▶ What to produce
Which lines hold the word "joints"? Copy each of them.

▶ Information provided

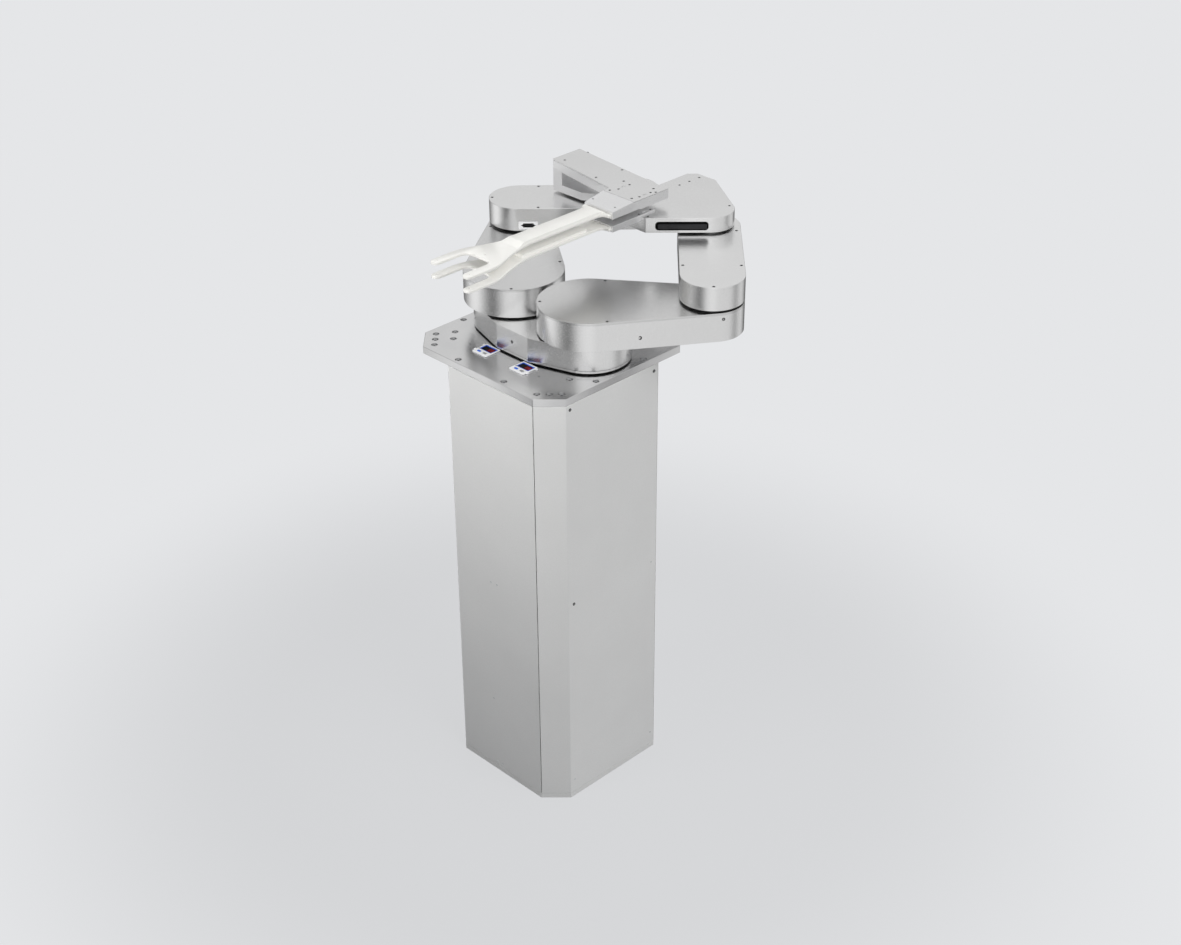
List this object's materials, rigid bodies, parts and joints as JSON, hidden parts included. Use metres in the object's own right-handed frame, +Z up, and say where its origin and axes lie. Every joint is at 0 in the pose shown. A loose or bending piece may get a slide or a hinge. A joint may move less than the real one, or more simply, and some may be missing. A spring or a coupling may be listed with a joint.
{
  "type": "wafer transfer robot",
  "caption": "Lift column robot with a turret and belt driven horizontal arms that carry ceramic wafer forks.",
  "frame": {"origin": "on the turret's axis at the underside of the base plate", "axes": "+Z up along the lift, the forks point to -Y, and the arm that carries the lower hand is at +X"},
  "size_m": [0.591, 0.637, 1.0676],
  "materials": {
    "aluminium": "bead blasted and clear anodised, satin",
    "panel": "pale grey powder coat on sheet steel",
    "ceramic": "ground alumina ceramic, warm white and matt",
    "steel": "ground",
    "motor": "black paint",
    "rubber": "matt black",
    "plastic": "white moulded",
    "display": "dark display window",
    "key": "grey moulded",
    "blue_key": "blue moulded",
    "black_plastic": "black moulded"
  },
  "bodies": {
    "column": {"base_plate": "panel", "front_panel": "panel", "right_panel": "panel", "back_panel": "panel", "left_panel": "panel", "column_frame": "steel", "flange_plate": "aluminium", "left_switch": "plastic", "left_switch_display": "display", "right_switch": "plastic", "right_switch_display": "display", "lift_beam": "aluminium", "upper_screw_bearing": "aluminium", "lift_motor_bracket": "aluminium", "lift_motor": "motor"},
    "left_mode_key": {"left_mode_button": "blue_key"},
    "left_set_key": {"left_set_button": "key"},
    "right_mode_key": {"right_mode_button": "blue_key"},
    "right_set_key": {"right_set_button": "key"},
    "lift_screw": {"ball_screw": "steel"},
    "lift": {"lift_tube": "aluminium", "lift_carriage": "aluminium", "ball_nut": "steel", "turret_bearing": "steel", "turret_motor": "motor"},
    "turret": {"turret_shell": "aluminium", "turret_hub": "aluminium", "left_arm_motor": "motor", "right_arm_motor": "motor", "left_turret_belt": "rubber", "right_turret_belt": "rubber", "left_shoulder_seal": "rubber", "right_shoulder_seal": "rubber"},
    "left_lower_arm": {"left_lower_arm_casing": "aluminium", "left_lower_arm_lid": "aluminium", "left_lower_arm_belt": "rubber", "left_shoulder_shaft": "steel", "left_elbow_post": "steel"},
    "left_forearm": {"left_forearm_casing": "aluminium", "left_forearm_lid": "aluminium", "left_forearm_belt": "rubber", "left_elbow_shaft": "steel", "left_forearm_connector": "black_plastic"},
    "upper_hand": {"upper_hand_bracket": "aluminium", "upper_hand_cover": "aluminium", "upper_fork": "ceramic"},
    "right_lower_arm": {"right_lower_arm_casing": "aluminium", "right_lower_arm_lid": "aluminium", "right_lower_arm_belt": "rubber", "right_shoulder_shaft": "steel", "right_elbow_post": "steel"},
    "right_forearm": {"right_forearm_casing": "aluminium", "right_forearm_lid": "aluminium", "right_forearm_belt": "rubber", "right_elbow_shaft": "steel"},
    "lower_hand": {"lower_hand_base": "aluminium", "lower_hand_casing": "aluminium", "hand_window_insert": "black_plastic", "lower_fork_plate": "aluminium", "lower_fork": "ceramic"}
  },
  "joints": [
    {"name": "lift_slide", "type": "slide", "parent": "column", "child": "lift", "axis": [0, 0, 1], "range_m": [0, 0.3]},
    {"name": "screw_spin", "type": "hinge", "parent": "column", "child": "lift_screw", "pos_m": [0.103, 0, 0.5], "axis": [0, 0, 1], "range_deg": [0, 5401]},
    {"name": "turret_spin", "type": "hinge", "parent": "lift", "child": "turret", "pos_m": [0, 0, 0.85], "axis": [0, 0, 1], "range_deg": [-170, 170]},
    {"name": "left_shoulder", "type": "hinge", "parent": "turret", "child": "left_lower_arm", "pos_m": [-0.094, 0, 0.9023], "axis": [0, 0, 1], "range_deg": [-14, 126]},
    {"name": "left_elbow", "type": "hinge", "parent": "left_lower_arm", "child": "left_forearm", "pos_m": [-0.23953, 0.1507, 0.9597], "axis": [0, 0, 1], "range_deg": [-253, 29]},
    {"name": "left_wrist", "type": "hinge", "parent": "left_forearm", "child": "upper_hand", "pos_m": [-0.094, 0.3014, 1.0065], "axis": [0, 0, 1], "range_deg": [-15, 127]},
    {"name": "right_shoulder", "type": "hinge", "parent": "turret", "child": "right_lower_arm", "pos_m": [0.094, 0, 0.9023], "axis": [0, 0, 1], "range_deg": [-126, 14]},
    {"name": "right_elbow", "type": "hinge", "parent": "right_lower_arm", "child": "right_forearm", "pos_m": [0.23953, 0.1507, 0.9597], "axis": [0, 0, 1], "range_deg": [-29, 253]},
    {"name": "right_wrist", "type": "hinge", "parent": "right_forearm", "child": "lower_hand", "pos_m": [0.094, 0.3014, 1.0065], "axis": [0, 0, 1], "range_deg": [-127, 15]},
    {"name": "left_mode_press", "type": "slide", "parent": "column", "child": "left_mode_key", "axis": [0, 0, -1], "range_m": [0, 0.0005], "stiffness_N_per_m": 300, "springref_m": -0.001},
    {"name": "left_set_press", "type": "slide", "parent": "column", "child": "left_set_key", "axis": [0, 0, -1], "range_m": [0, 0.0005], "stiffness_N_per_m": 300, "springref_m": -0.001},
    {"name": "right_mode_press", "type": "slide", "parent": "column", "child": "right_mode_key", "axis": [0, 0, -1], "range_m": [0, 0.0005], "stiffness_N_per_m": 300, "springref_m": -0.001},
    {"name": "right_set_press", "type": "slide", "parent": "column", "child": "right_set_key", "axis": [0, 0, -1], "range_m": [0, 0.0005], "stiffness_N_per_m": 300, "springref_m": -0.001}
  ],
  "couplings": [
    {"joint": "screw_spin", "follows": "lift_slide", "rad_per_m": 314.16},
    {"joint": "left_elbow", "follows": "left_shoulder", "ratio": -2},
    {"joint": "left_wrist", "follows": "left_shoulder", "ratio": 1},
    {"joint": "right_elbow", "follows": "right_shoulder", "ratio": -2},
    {"joint": "right_wrist", "follows": "right_shoulder", "ratio": 1}
  ]
}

▶ Reply to the exercise
List this object's materials, rigid bodies, parts and joints as JSON, hidden parts included. Use metres in the object's own right-handed frame, +Z up, and say where its origin and axes lie. Every joint is at 0 in the pose shown. A loose or bending piece may get a slide or a hinge. A joint may move less than the real one, or more simply, and some may be missing. A spring or a coupling may be listed with a joint.
  "joints": [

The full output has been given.